When we are mindful of our struggles, and respond to ourselves with compassion, kindness, and support in times of difficulty, things start to change. We can learn to embrace ourselves and our lives, despite inner and outer imperfections, and provide ourselves with the strength needed to thrive.
Liz Gilbert wrote recently that another word for “over-reacting” is fear. For those of us who might not resonate with the experience of overreacting, we can each resonate with the experience of fear. And so, rather than expressing contempt for someone demonstrating what we think is an overreaction (enter the toilet paper and dry good shortage in my neck of the woods), we can express empathy for our common experience of fear.
I know fear.
You know fear.
Sometime in the last 48 hours there was a shift in my experience of the coronavirus pandemic. Fear set in.
I felt it when I went to the grocery store and someone paused several feet from me while Oakley dodged back and forth in the aisle, not allowing a straight passage for this neighbor to walk. Last week she might have patted him on the head and made a joke about his emergency vehicle sound effects. This week though, I trust she’s adhering to the recommended 6ft distance between folks to limit exposure to both herself and my crew, were one of us to be ill.
I felt it when I thought of the lovely kids music class that begins next week, and how much I love watching Jo come alive amidst a slew of other little people and their caretakers while the music teacher shows them specific moves to each song, and incorporates instruments we don’t have at home.
“Should we cancel this next round of music classes?” I asked myself mid-morning.
“Will Mr. Mark and Ms. Leah be devastated financially if all the parents in all the classes think like I did just now, and cancel?” I wondered as I thought about my non-salaried neighbors.
There were many more examples of ways I experienced fear yesterday, most of it coming in this last example of uncertainty and curiosity about my own social responsibility in the wake of coronavirus infiltrating my community in Colorado. And this is not the note where I tell you about the way I acted like a frantic mom when I was living primarily out of fear… next time, folks.
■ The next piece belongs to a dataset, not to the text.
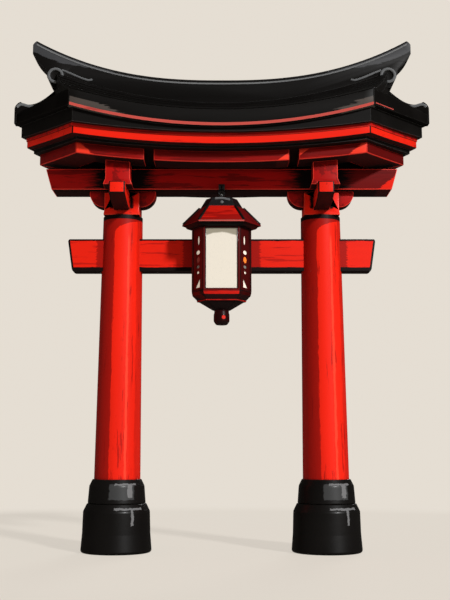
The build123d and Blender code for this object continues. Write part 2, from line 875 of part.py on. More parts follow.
with BuildPart() as lantern_panels:
    panel_y = body_half_depth - wall / 2
    with Locations(
        (0, lantern_y - panel_y, window_middle_z), (0, lantern_y + panel_y, window_middle_z)
    ):
        Box(
            front_window_width - 2 * panel_clearance, panel_thickness,
            window_height - 2 * panel_clearance,
        )
lantern_panels.part.label = "lantern_panels"
export_step(lantern_panels.part, "parts/lantern_panels.step")

with BuildPart() as lantern_side_panels:
    for sign_x, sign_y in corners:
        with BuildSketch(oblique_plane(sign_x, sign_y).offset(-wall / 2)):
            Rectangle(
                window_height - 2 * panel_clearance, side_window_width - 2 * panel_clearance
            )
        extrude(amount=panel_thickness / 2, both=True)
lantern_side_panels.part.label = "lantern_side_panels"
export_step(lantern_side_panels.part, "parts/lantern_side_panels.step")

with BuildPart() as lantern_roof:
    with BuildSketch(Plane((0, lantern_y, body_top_z))) as rim_outline:
        with BuildLine():
            Polyline(*body_plan, close=True)
        make_face()
        offset(amount=lantern_eave_overhang - lantern_rim_tuck, kind=Kind.INTERSECTION)
    with BuildSketch(Plane((0, lantern_y, lantern_eave_z))):
        with BuildLine():
            Polyline(*body_plan, close=True)
        make_face()
        offset(amount=lantern_eave_overhang, kind=Kind.INTERSECTION)
    loft(ruled=True)
    with BuildSketch(Plane((0, lantern_y, lantern_eave_z))):
        with BuildLine():
            Polyline(*body_plan, close=True)
        make_face()
        offset(amount=lantern_eave_overhang, kind=Kind.INTERSECTION)
    with BuildSketch(Plane((0, lantern_y, lantern_roof_top_z))):
        with BuildLine():
            Polyline(*lantern_plan(lantern_roof_top_share), close=True)
        make_face()
    loft(ruled=True)
lantern_roof.part.label = "lantern_roof"
export_step(lantern_roof.part, "parts/lantern_roof.step")

eye_z = head_low_z - bar_thickness - eye_radius - eye_wire + eye_sunk
ring_pivot_z = eye_z - eye_radius
ring_z = ring_pivot_z + eye_wire + ring_wire + link_gap - ring_radius
loop_pivot_z = ring_z - ring_radius
loop_z = loop_pivot_z + ring_wire + loop_wire + link_gap - loop_radius
crown_top_z = loop_z - loop_radius - loop_wire + loop_sunk

with BuildPart() as lantern_crown:
    with BuildSketch(Plane((0, lantern_y, lantern_roof_top_z))):
        with BuildLine():
            Polyline(*lantern_plan(crown_low_share), close=True)
        make_face()
    with BuildSketch(Plane((0, lantern_y, crown_top_z))):
        with BuildLine():
            Polyline(*lantern_plan(crown_top_share), close=True)
        make_face()
    loft(ruled=True)
    with Locations((0, lantern_y, loop_z)):
        Torus(loop_radius, loop_wire, rotation=(0, 90, 0))
lantern_crown.part.label = "lantern_crown"
export_step(lantern_crown.part, "parts/lantern_crown.step")

with BuildPart() as lantern_base:
    base_steps = (
        (body_low_z, 1.0), (base_rim_low_z, base_rim_share),
        (base_brow_z, base_brow_share), (base_low_z, base_foot_share),
    )
    for (upper_z, upper_share), (lower_z, lower_share) in zip(base_steps, base_steps[1:]):
        with BuildSketch(Plane((0, lantern_y, lower_z))):
            with BuildLine():
                Polyline(*lantern_plan(lower_share), close=True)
            make_face()
        with BuildSketch(Plane((0, lantern_y, upper_z))):
            with BuildLine():
                Polyline(*lantern_plan(upper_share), close=True)
            make_face()
        loft(ruled=True)
lantern_base.part.label = "lantern_base"
export_step(lantern_base.part, "parts/lantern_base.step")

with BuildPart() as lantern_finial:
    finial_section = Plane(origin=(0, lantern_y, base_low_z), x_dir=(1, 0, 0), z_dir=(0, -1, 0))
    with BuildSketch(finial_section):
        with BuildLine():
            FilletPolyline(
                (0, 0), (finial_neck_radius, 0), (finial_neck_radius, -finial_neck_height),
                (finial_radius, -finial_neck_height - finial_shoulder),
                (finial_radius, finial_belly_z), (finial_tip_radius, -finial_height),
                (0, -finial_height),
                radius=finial_rounding,
            )
            Line((0, -finial_height), (0, 0))
        make_face()
    revolve(axis=Axis((0, lantern_y, base_low_z), (0, 0, 1)))
lantern_finial.part.label = "lantern_finial"
export_step(lantern_finial.part, "parts/lantern_finial.step")

# ---------------------------------------------------------------- hanger

with BuildPart() as hanger_bar:
    bar_length = bar_back_y - lantern_y + bar_nose
    with Locations((0, bar_back_y - bar_length / 2, head_low_z - bar_thickness / 2)):
        Box(2 * bar_half_width, bar_length, bar_thickness)
    with Locations((0, lantern_y, eye_z)):
        Torus(eye_radius, eye_wire, rotation=(0, 90, 0))
hanger_bar.part.label = "hanger_bar"
export_step(hanger_bar.part, "parts/hanger_bar.step")

with BuildPart() as hanging_ring:
    with Locations((0, lantern_y, ring_z)):
        Torus(ring_radius, ring_wire, rotation=(90, 0, 0))
hanging_ring.part.label = "hanging_ring"
export_step(hanging_ring.part, "parts/hanging_ring.step")

print("ring pivot", 0, lantern_y, round(ring_pivot_z, 3))
print("loop pivot", 0, lantern_y, round(loop_pivot_z, 3))
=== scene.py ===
import logging
import math
from collections.abc import Callable, Sequence
from dataclasses import dataclass, replace
from enum import Enum
from functools import cached_property

import bpy
from mathutils import Matrix, Vector


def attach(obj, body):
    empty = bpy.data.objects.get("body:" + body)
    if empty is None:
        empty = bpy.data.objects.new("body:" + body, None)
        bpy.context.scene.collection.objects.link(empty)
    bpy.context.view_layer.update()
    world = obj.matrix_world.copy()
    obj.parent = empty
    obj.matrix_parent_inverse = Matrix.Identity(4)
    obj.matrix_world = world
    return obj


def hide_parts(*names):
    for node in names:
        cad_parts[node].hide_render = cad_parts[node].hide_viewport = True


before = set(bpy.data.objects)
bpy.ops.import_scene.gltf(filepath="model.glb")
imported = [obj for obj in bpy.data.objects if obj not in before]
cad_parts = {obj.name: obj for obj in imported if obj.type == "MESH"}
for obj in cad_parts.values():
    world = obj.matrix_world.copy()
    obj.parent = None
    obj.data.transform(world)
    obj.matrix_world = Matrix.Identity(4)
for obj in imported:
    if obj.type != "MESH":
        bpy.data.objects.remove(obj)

LOG = logging.getLogger("torii_gate")
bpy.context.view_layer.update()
ORIGIN = Vector((0.0, 0.0, 0.0))
QUARTER_TURN = math.radians(90.0)
Triple = tuple[float, float, float]
Colour = Triple
Piece = bpy.types.Object
Material = bpy.types.Material
Socket = bpy.types.NodeSocket
Test = Callable[[Vector], bool]


@dataclass(frozen=True)
class Way:
    """A side or a face of the gate: its name, and its sign along X or Y."""

    name: str
    sign: int


SIDES = (Way("left", -1), Way("right", 1))
FACES = (Way("front", -1), Way("rear", 1))


class Run(Enum):
    """The way a timber's grain and brush strokes run: stroke scales along X, Y and Z."""

    ACROSS = (0.9, 11.0, 11.0)
    FORWARD = (11.0, 0.9, 11.0)
    UPRIGHT = (11.0, 11.0, 0.9)
    EVEN = (5.0, 5.0, 5.0)


# ------------------------------------------------------------------ modelling helpers


def deselect_all() -> None:
    """Clear the selection."""
    for piece in bpy.context.selected_objects:
        piece.select_set(False)


def focus(piece: Piece) -> None:
    """Select one object alone and make it the active one.

    Args:
        piece: the object to select.
    """
    deselect_all()
    piece.select_set(True)
    bpy.context.view_layer.objects.active = piece


def link(piece: Piece) -> Piece:
    """Bring a new object into the scene."""
    bpy.context.scene.collection.objects.link(piece)
    return piece


def settle(piece: Piece) -> Piece:
    """Move an object's place, turn and scale into its mesh.

    Args:
        piece: the object to settle.

    Returns:
        The same object, now at the origin.
    """
    focus(piece)
    bpy.ops.object.transform_apply(location=True, rotation=True, scale=True)
    return piece


def primitive(add: Callable[..., object], name: str, **settings: object) -> Piece:
    """Add a starting mesh with nothing else selected.

    Args:
        add: the operator that adds it.
        name: name for the object.
        settings: its sizes and its place.

    Returns:
        The new object, at the origin.
    """
    deselect_all()
    add(**settings)
    piece = bpy.context.object
    piece.name = name
    return settle(piece)


def apply_modifier(piece: Piece, kind: str, **settings: object) -> None:
    """Add a modifier with the given settings and apply it.

    Args:
        piece: the object that gets the modifier.
        kind: the modifier's type.
        settings: values for its properties.
    """
    focus(piece)
    modifier = piece.modifiers.new(kind.lower(), kind)
    for name, value in settings.items():
        setattr(modifier, name, value)
    bpy.ops.object.modifier_apply(modifier=modifier.name)


def smooth(piece: Piece, degrees: float = 35.0) -> None:
    """Shade an object smooth, except over edges sharper than the given angle."""
    focus(piece)
    bpy.ops.object.shade_smooth_by_angle(angle=math.radians(degrees))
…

And so, I am awake in the early hours of the morning, reminded of other seasons of fear and uncertainty I have walked through.
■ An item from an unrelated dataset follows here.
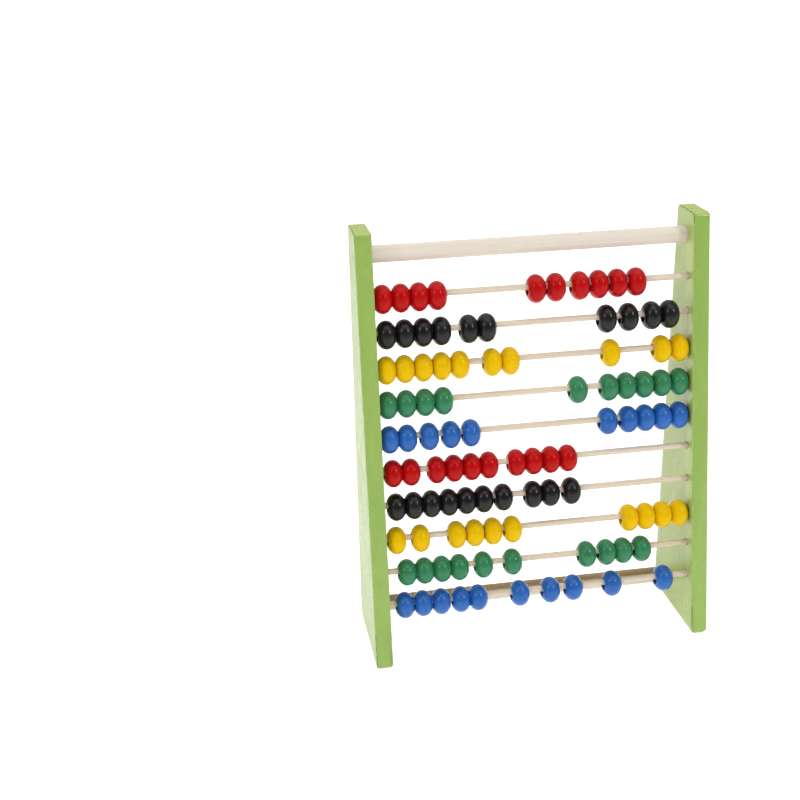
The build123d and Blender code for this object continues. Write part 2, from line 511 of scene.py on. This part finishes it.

I know I am not at my best when I make decisions out of fear.
When I picture myself in fear, my eyes are closed and I don’t want to come out from under the covers (literally or metaphorically!).
Truth, however, frees me up to see the variables as they are, and puts me back in a position of choice and agency, which are the things that seem to be the scariest to lose in times such as this.
So I gave myself permission to ask a big scary question, and sit around long enough to hear the answer (you can stay under the covers for this exercise if you’d like)!
What am I afraid of, really?
For me, I am afraid…
- My kids or I will be sick and the symptoms will be so minor that we didn’t know it as coronavirus and unknowingly pass the virus along to someone whose immune system is impaired or unable to cope.
- I will spiral into anxiety and the baby I’m growing will be impacted by the increased amount of cortisol (stress hormone) in my system.
- My mom will get infected and not survive.
- My friends and neighbors who depend on hourly wages and community engagement to financially survive will be devastated as we’re advised to stay home for extended periods of time.
Although I can’t control many of the outcomes I am afraid of, doing this exercise frees me up through the emotional granularity tool, “Name it to Tame it.”. When I’m in a heightened emotional state, I’m experiencing that primarily in the right side of the brain, and once my left side is engaged and can name the emotional experience as such, the right side (and therefore both sides) may calm down and make sense of the experience.
For me, I follow this exercise with self-compassion:
- “Leah, it is normal to be afraid of these things. This is a part of life. Other people are afraid right now too.” (experiencing common humanity)
- “What do I need to hear right now to express kindness to myself?… May I be patient as we navigate uncertainty.” (I do this with a hand on my chest to physically offer kindness to myself as well).
I pray that you and the one’s you love and neighbor are able to find peace amidst uncertainty in this unusual season; that you would allow yourself the gift of fully experiencing the emotions that arise and the practice of self-compassion as you move through them.
I’d love to hear from you as you practice these tools alongside me. Common humanity can be such a healing salve!